На следующий день Дау ей позвонил и пригласил в кино. И тут его подвело то же самое. Нетерпеливость. Он считал, что предварительный этап ухаживания надо сократить, для экономии времени, до минимума, и сразу же приступить к главному. А Людочка с этим не соглашалась. Мы уговаривали ее, внушали моей подруге, что за ней ухаживает гениальный ученый, и может быть, он в чем-то своеобразный, но это надо ему простить. Однако никакие уговоры не помогали. Видимо, в теории Дау относительно того, как надо строить отношения с красивыми женщинами, была какая-то погрешность. И вот она-то и погубила задуманную нами интригу. Как говорится, не за свое дело никогда не берись!
Судьба немилостиво обошлась с гениальным физиком нашего времени. Всем известно, что Ландау попал в ДТП и едва в нем не погиб. Удар со встречной машиной пришелся как раз в тот угол, где он сидел, и потому хрупкий по своему строению Дау получил травмы почти не совместимые с жизнью. Некоторое время он находился на грани смерти. Его спасали всем миром: международное сообщество врачей, ученых, летчиков, водителей, друзей. Врачи, медсестры, нянечки, сотрудники Института физических проблем, где он работал, и его ближайший друг и соавтор, академик Евгений Михайлович Лифшиц не отходили от него сутками. Жены сотрудников готовили по очереди еду. Дау вытащили всеобщими усилиями буквально из небытия и на несколько лет продлили его физическое существование на этом свете. Когда он немного пришел в себя, Юра заскакивал к нему в палату:
– Дау, скажите, как вы себя чувствуете?
– Привет! – вполне внятно отвечал ему Дау, по-видимому, узнавая. – Только про науку не надо! Интегральчик мы с вами возьмем как-нибудь потом…

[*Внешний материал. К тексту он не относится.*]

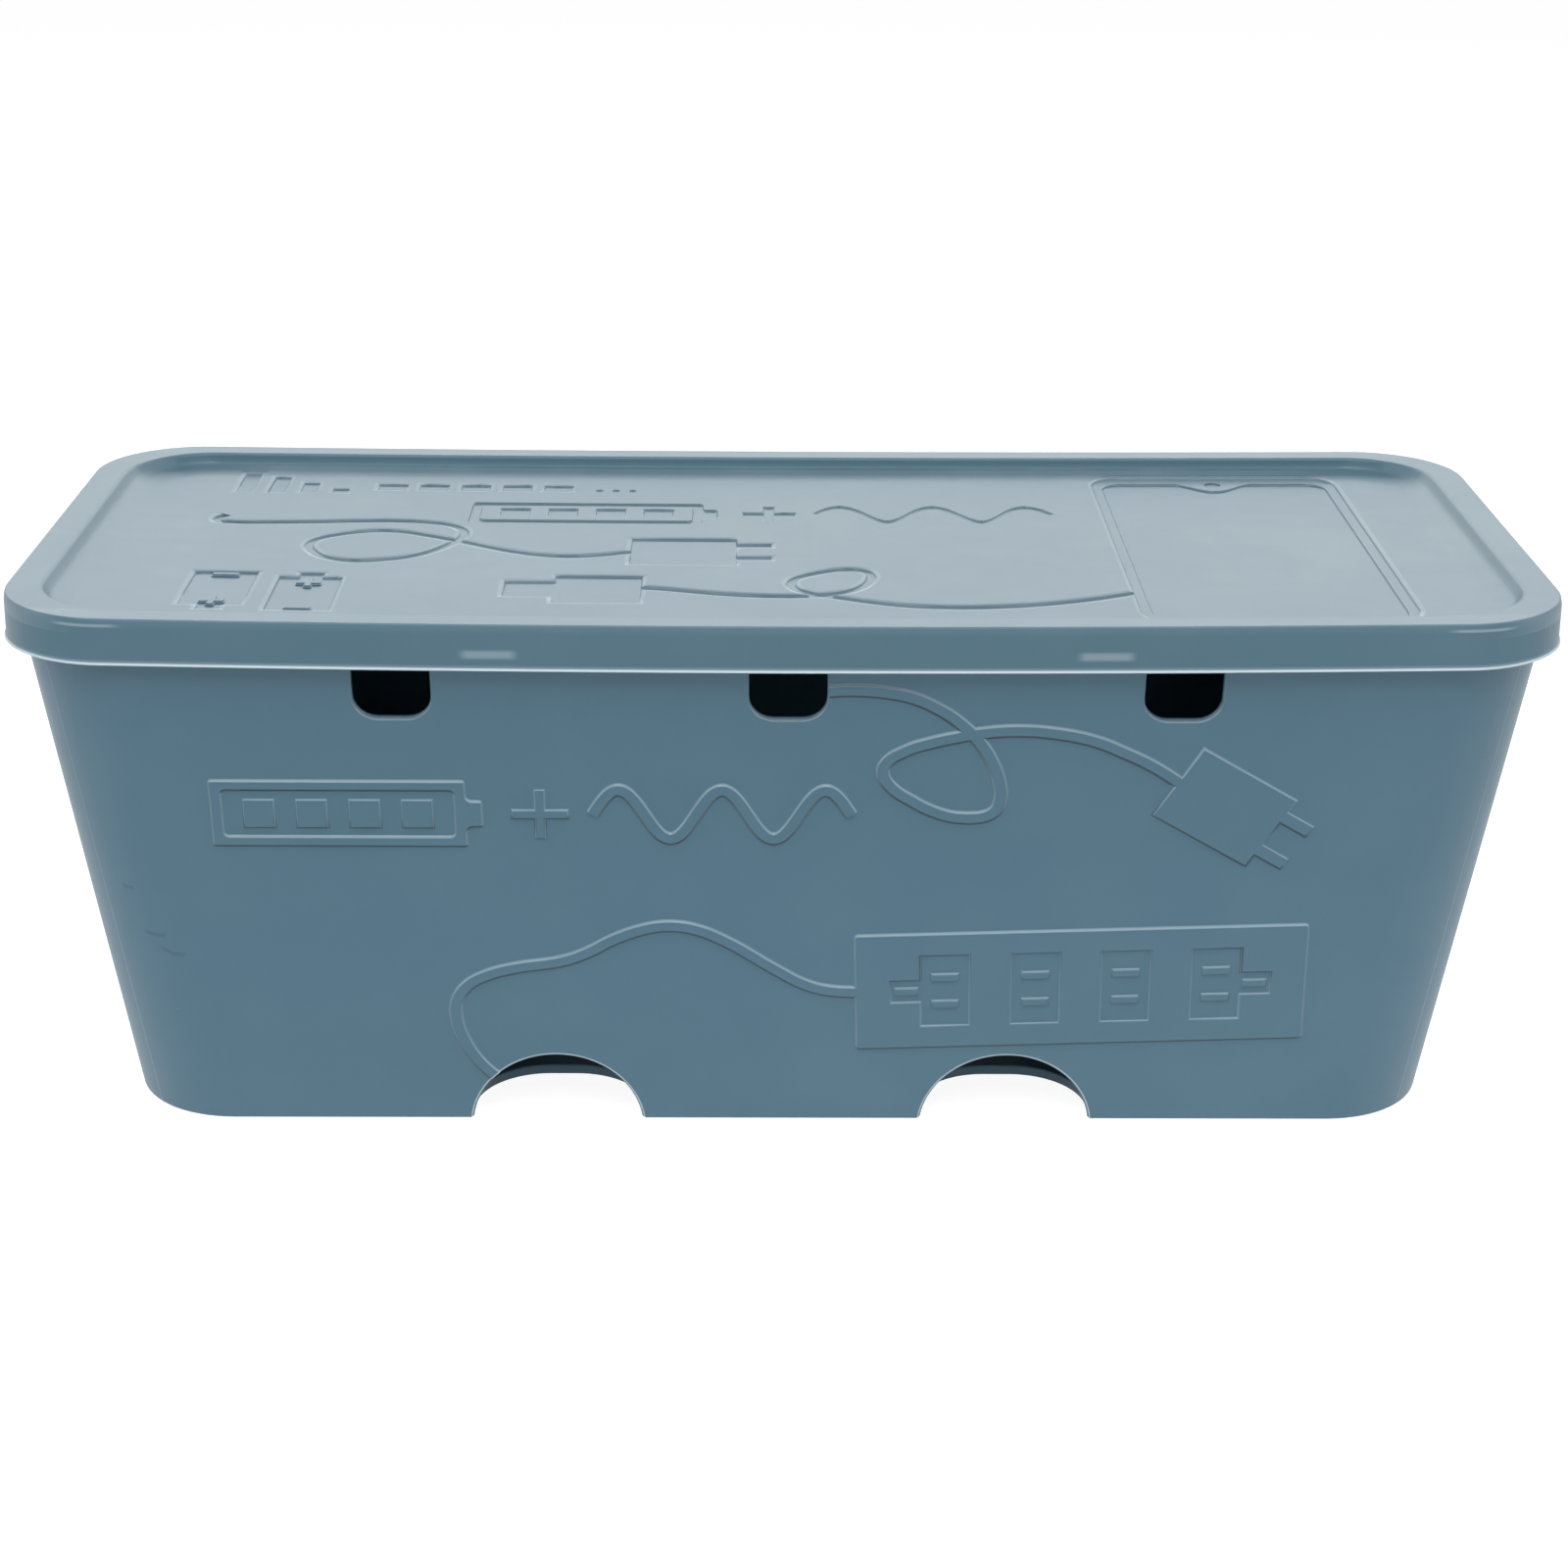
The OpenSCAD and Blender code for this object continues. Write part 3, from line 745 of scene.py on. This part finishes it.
def moulded_skin(s, at, look, shade, pale, dark, relief, haze=0.02):
    """Moulded polypropylene: satin, with a cloudy gloss, a fine grain and a few specks. pale and dark are
    masks of real marks and of painted light and shade, relief is a height in metres, and haze is how strongly
    it clouds."""
    cloud = s.noise(at, CLOUDS, 3, 0.55)
    patch = s.noise(at, PATCHES, 2, 0.5)
    grain = s.noise(at, GRAINS, 2, 0.6)
    cell = {"Vector": at, "Scale": SPECKS}
    few = s.node("ShaderNodeTexVoronoi", sockets=cell, output="Color").math("GREATER_THAN", 0.66)
    speck = s.node("ShaderNodeTexVoronoi", sockets=cell).ramp(0.012, 0.02, 1, 0) * few
    gloss = (cloud - 0.5) * 0.7 + (patch - 0.5) * 0.3
    bloom = cloud.ramp(0.42, 0.68) * haze + patch.ramp(0.42, 0.7) * (haze / 2)
    pale_tone = (*look.pale, 1)
    tint = s.mixed(bloom, (*shade, 1), pale_tone)
    tint = s.mixed(dark, tint, (*look.scuff_and_shade, 1))
    tint = s.mixed((pale + speck * 0.4).math("MINIMUM", 1), tint, pale_tone)
    rough = gloss * (look.mottle * 0.5) + look.roughness + speck * 0.1
    height = grain * look.grain + gloss * (0.12 * MM) + relief
    bump = s.node("ShaderNodeBump", sockets={"Strength": 1, "Distance": 1, "Height": height}, output="Normal")
    return s.output(s.node("ShaderNodeBsdfPrincipled", sockets={
        "Base Color": tint, "Roughness": rough, "IOR": PLASTIC_IOR, "Normal": bump}))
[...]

Это «потом» никогда не наступило. Впереди Ландау ждала Нобелевская премия, которую ему вручали, что было впервые за все время ее учреждения, в больнице. Осознавал ли он, что с ним происходит? На этот вопрос нет ответа.
Но вернемся к главной теме нашего повествования. Итак, наступало воскресенье, и это было то самое время, когда Рудольф стремился погрузиться в самую пучину нашей внутренней московской жизни. Главной его целью было как-нибудь избавиться от опеки вездесущего сопровождающего. Обычно Рудольф от него отрывался и оказывался в свободном плавании.
Чаще всего мы возили Рудольфа к кому-нибудь в гости. К Зое и Илье Михайловичу Лифшицам или к Тане и Сергею Капицам.
– У вас есть какие-нибудь знакомые, которые не «академики» и не «Капицы» – спрашивал нас Рудольф после этих посещений, где ему был оказан самый радушный прием. Жизнь «академиков» была ему более или менее понятна. А вот как живут другие?
И мы везли его к нашим приятелям, Яше и Фриде. Они не «академики» и не «Капицы». Яша (его уже нет в живых) был студенческим товарищем и однокурсником нашего старшего брата Бобы, но младшего, Юру, он, кажется, любил не меньше. Не было такого предпраздничного вечера, когда бы Яша с Фридой не появлялись у нас на даче на своей подержанной «Победе», чтобы встретить с нами Новый год, или отпраздновать Первое мая, Пасху, или чей-нибудь день рождения. Вместе с ними мы совершали наши героические походы в горы, а на равнине общались и в праздники, и в будни.
Яша Рубинович, имея неуживчивый характер и привычку высказывать свое мнение об окружающих, невзирая на чины и занимаемые должности, а возможно, и еще по каким-то причинам, должен был уйти из института, где он работал, и заняться частным интеллектуальным бизнесом: он готовил по физике и математике абитуриентов, поступающих в вузы, и все его ученики нормально сдавали экзамены и попадали в институт. Его жена, Фрида Славинская, технарь по образованию, однако художественная натура увела ее далеко от ее профессии, и одно время она в паре с Евгением Леоновым выступала на подмостках театров, но помимо этого она пишет стихи.
В их миниатюрной квартирке в кооперативе «Лебедь» у Речного вокзала все необходимое рационально размещалось и было очень уютно. И Рудольф, этот наш любитель «хождения в народ», прекрасно чувствовал себя в их пятиметровой кухне, и мы прекрасно провели время в тот вечер, хотя хозяйка и была застигнута врасплох.
Мессбауэр обожал экспромты. И временами уставал от бесчисленных званых приемов.
Еще один любимый маршрут приводил нас под вечер в ателье к знакомым художникам, у которых собиралась компания людей разных профессий и положения, знаменитых и не особенно, однако объединенных общим стремлением – сменить казенную обстановку официальных учреждений, где они проводили рабочий день, на раскованное общение в свободной среде служителей муз и искусства.